The Times' annual college football countdown continues its march toward No. 1 with our pick for No. 13.
Arizona's best player has a name that screams for attention, but a disposition that prefers to whisper. Scooby Wright III wasn't even one of the two Wildcats players brought to Pac-12 Conference football media days in Burbank last month.
Last spring, following one of the greatest seasons by a defensive player in college football history, Wright begged Coach Rich Rodriguez not to post his picture next to the school's other football All-Americans.
"Can't you wait until I'm done playing here?" Wright asked.
Wright is worried accolades will compromise his story of the lightly regarded high school player from Northern California who overcame the odds. Wright's Twitter handle, "@TwoStarScoob" — the top prospects are typically awarded four or five stars by recruiting services — serves as a daily reminder of his humble origins.
Wright couldn't hide from the spotlight last year, though, winning numerous awards — Nagurski, Lombardi, Bednarik — following a season in which he recorded 163 tackles, including 29 for losses.
He single-handedly clinched the team's regular-season upset at Oregon when he sacked Marcus Mariota, stripped him of the ball and recovered the fumble.
Wright, whose given name is Phillip, isn't about to change the nickname that has stuck since he was a baby. He represents all the two-star castoffs in a program that feeds on neglect.
Arizona doesn't have to look far for motivation. The Wildcats last season won the Pac-12 South — arguably the nation's toughest division — yet were picked to finish fourth this season.
Rodriguez mockingly embraced the disrespect by quoting Lloyd Christmas from the movie "Dumb and Dumber:"
"So you're saying we have a chance?"
Yes, Arizona has a chance. The problem with the Wildcats' 10-win 2014 season was that it ended with two losses, a wipeout loss to Oregon in a rematch in the Pac-12 championship game, and a Fiesta Bowl loss to Boise State.
Quarterback Anu Solomon, who had an otherwise brilliant freshman season, played poorly against Oregon and made a bonehead play in the final seconds of the Fiesta Bowl when he took a sack with no timeouts remaining. It was not indicative of the maturity Solomon had shown all season.
Arizona returns one of the best quarterback-tailback-receiver combinations in the league. Tailback Nick Wilson, as a freshman, rushed for 1,375 yards and 16 touchdowns; receiver Cayleb Jones had 73 catches for 1,019 yards and nine touchdowns.
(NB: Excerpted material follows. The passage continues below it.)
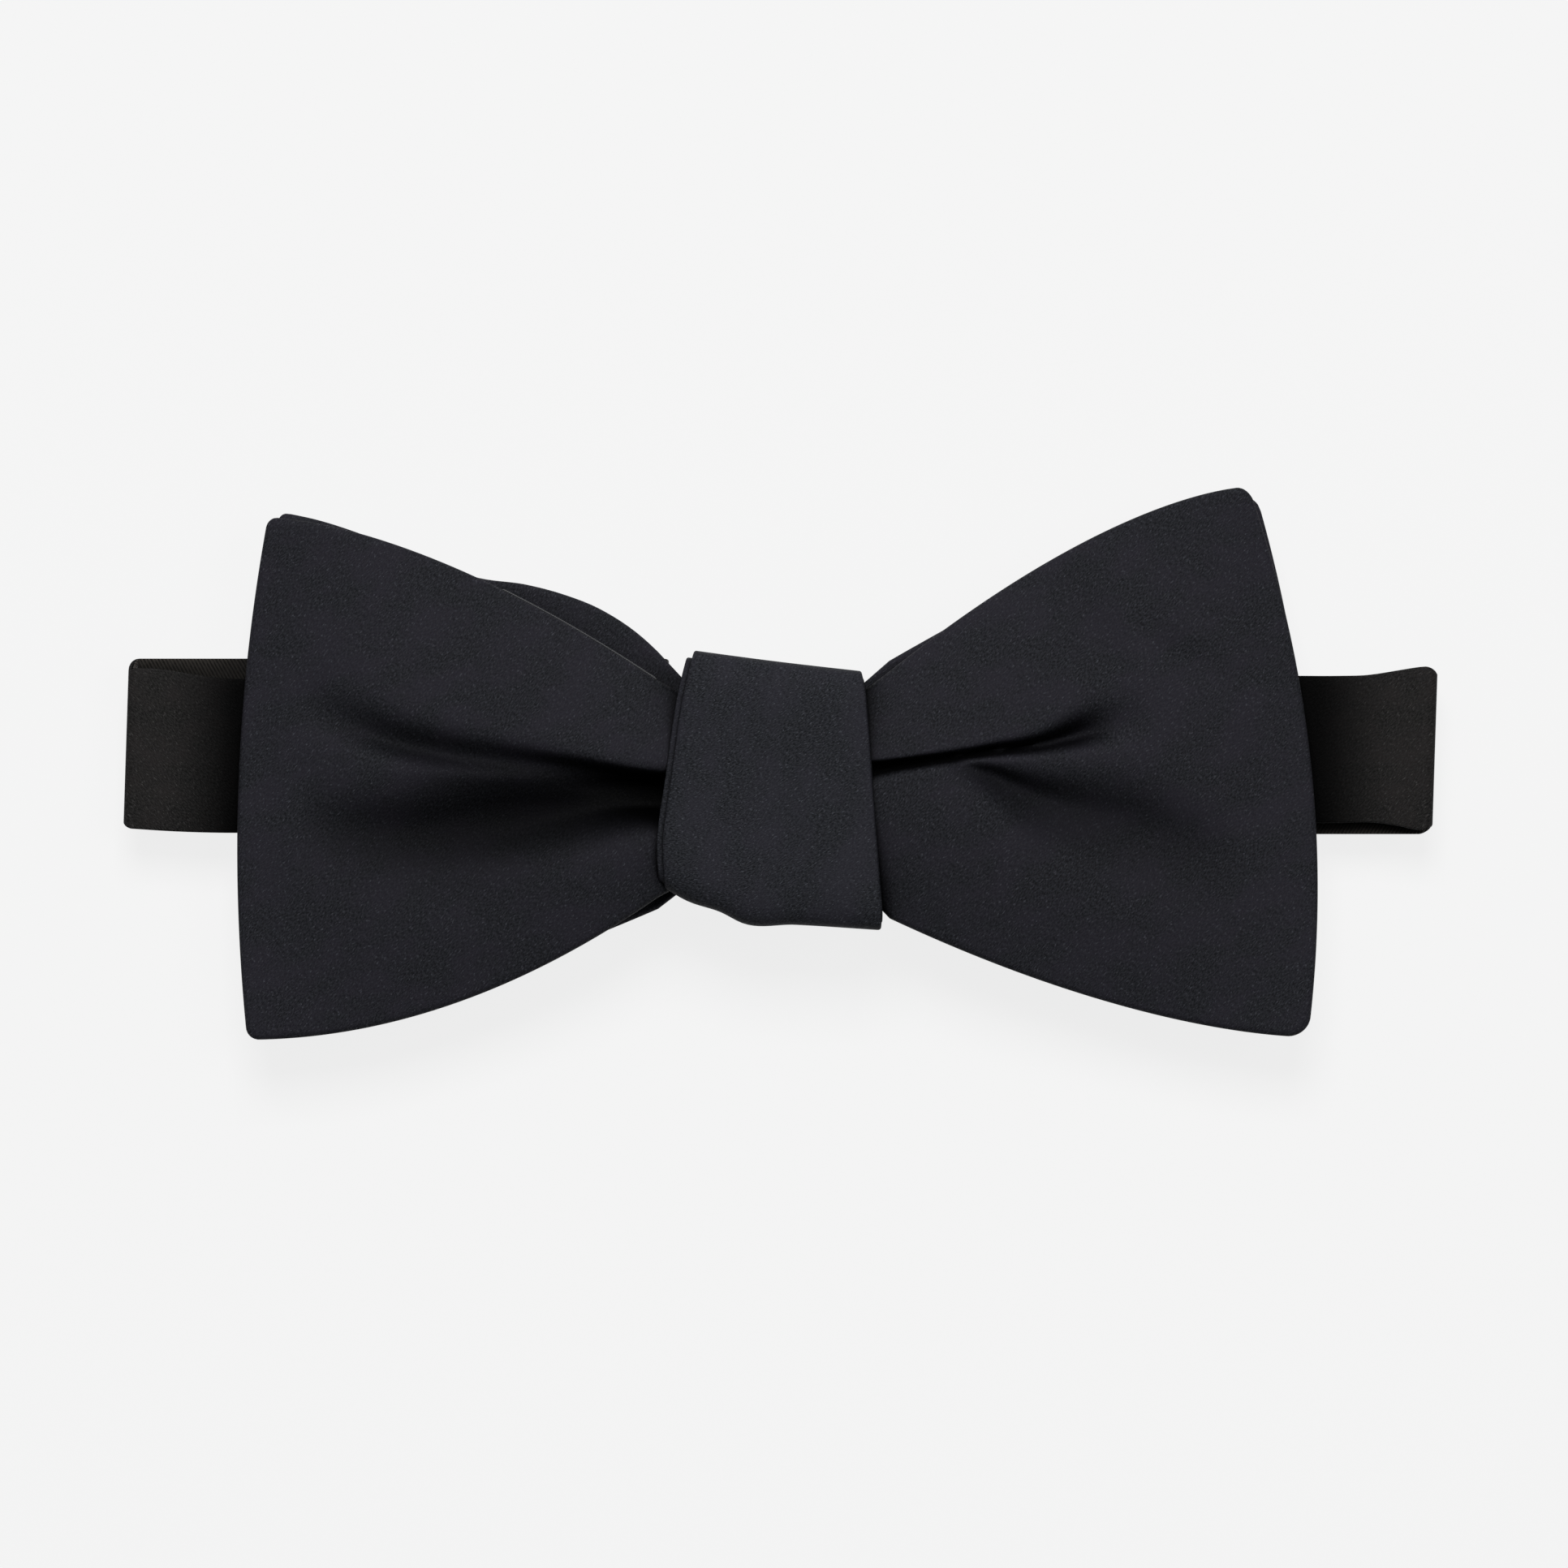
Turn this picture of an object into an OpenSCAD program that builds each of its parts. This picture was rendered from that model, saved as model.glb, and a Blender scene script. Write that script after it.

The offensive line lost three starters, but found a formidable left tackle in Freddie Tagaloa, a transfer from California who is a human eclipse at 6 feet 8, 320 pounds.
Arizona could be poised for a national top-10 run. The nonconference schedule is made up of Texas San Antonio, Nevada and Northern Arizona, and the Wildcats miss Oregon in Pac-12 play.
Arizona should be 3-0 when it plays host to UCLA on Sept. 28 in an early Pac-12 South showdown. The Wildcats, the next week, play at Stanford.
Rodriguez is peeved his team drew the unlucky scheduling straw this season and has to play 12 consecutive weeks.
Two years ago, it was Cal. "If you're going alphabetically, who is next?" Rodriguez sarcastically said. "A, B, C, oh, we went backwards."
He can still hope that after fits and stops through the years Arizona football might be ready for the great leap forward.